Modeling 0.6 million genes for the rational design of functional cis-regulatory variants and de novo design of cis-regulatory sequences

• Published in: Proceedings of the National Academy of Sciences - PNAS Vol. 121; no. 26; p. e2319811121
• Main Authors: Li, Tianyi, Xu, Hui, Teng, Shouzhen, Suo, Mingrui, Bahitwa, Revocatus, Xu, Mingchi, Qian, Yiheng, Ramstein, Guillaume P., Song, Baoxing, Buckler, Edward S., Wang, Hai
• Format: Journal Article
• Language: English
• Published: United States National Academy of Sciences 25.06.2024
• Subjects: Algorithms; Annotations; Binding sites; Binding Sites - genetics; Biological Sciences; Biophysics and Computational Biology; Conserved sequence; Deep Learning; Deoxyribonucleic acid; Design; DNA; Gene Expression Regulation, Plant; Gene sequencing; Genes, Plant; Genetics; Models, Genetic; Nucleotide sequence; Nucleotides; Physical Sciences; Plant Biology; Plant species; Plants - genetics; Polymorphism, Single Nucleotide; Population genetics; Quantitative Trait Loci; Regulatory sequences; Regulatory Sequences, Nucleic Acid - genetics; Single-nucleotide polymorphism; Transcription Factors - genetics; Transcription Factors - metabolism; Zea mays - genetics; deep learning; synthetic biology; engineering; transcriptional regulation; cis-engineering
• ISSN: 0027-8424; 1091-6490; 1091-6490
• DOI: 10.1073/pnas.2319811121

SignificanceThe enormous variation space and obscure syntax rules of eukaryotic transcriptional regulatory DNA sequences hamper their rational design.

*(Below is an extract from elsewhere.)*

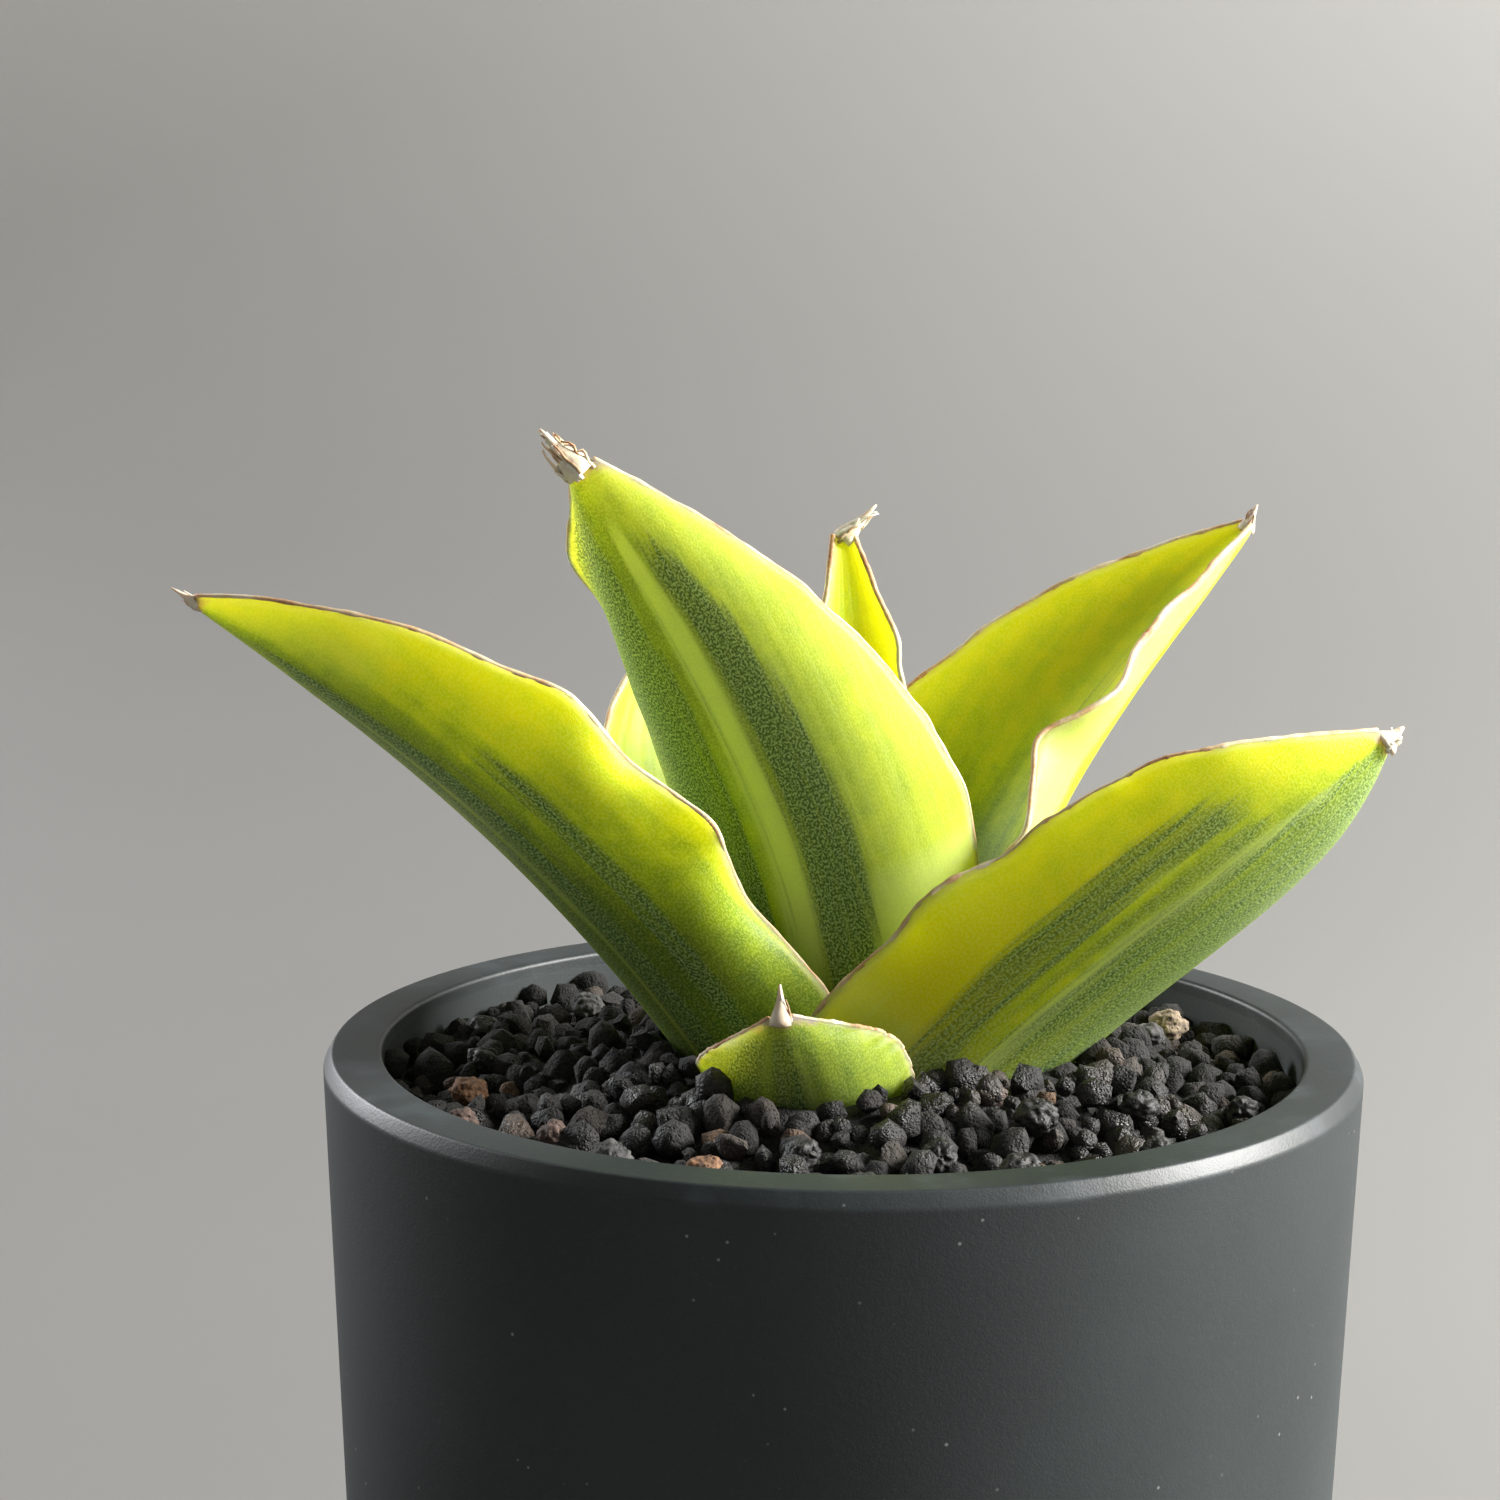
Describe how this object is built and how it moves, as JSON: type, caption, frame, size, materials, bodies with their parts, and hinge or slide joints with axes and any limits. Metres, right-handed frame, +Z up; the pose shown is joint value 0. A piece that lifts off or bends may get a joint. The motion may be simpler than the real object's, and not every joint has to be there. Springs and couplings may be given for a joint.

Here, we developed PhytoExpr, a deep learning framework that reads regulatory DNA sequences to predict their messenger ribonucleic acid (mRNA) abundance and also the plant species they are from. PhytoExpr was trained over major clades of the plant kingdom to make predictions on unseen gene families from unseen species. The sequence features learned by PhytoExpr were enriched with conserved noncoding sequences, transcription factor binding sites, and eQTLs. We also fit PhytoExpr into two algorithms for the rational design of functional cis-regulatory variants for genome editing, as well as the de novo design of species-specific cis-regulatory DNA sequences for synthetic biology. Rational design of plant cis-regulatory DNA sequences without expert intervention or prior domain knowledge is still a daunting task. Here, we developed PhytoExpr, a deep learning framework capable of predicting both mRNA abundance and plant species using the proximal regulatory sequence as the sole input. PhytoExpr was trained over 17 species representative of major clades of the plant kingdom to enhance its generalizability. Via input perturbation, quantitative functional annotation of the input sequence was achieved at single-nucleotide resolution, revealing an abundance of predicted high-impact nucleotides in conserved noncoding sequences and transcription factor binding sites. Evaluation of maize HapMap3 single-nucleotide polymorphisms (SNPs) by PhytoExpr demonstrates an enrichment of predicted high-impact SNPs in cis-eQTL. Additionally, we provided two algorithms that harnessed the power of PhytoExpr in designing functional cis-regulatory variants, and de novo creation of species-specific cis-regulatory sequences through in silico evolution of random DNA sequences. Our model represents a general and robust approach for functional variant discovery in population genetics and rational design of regulatory sequences for genome editing and synthetic biology.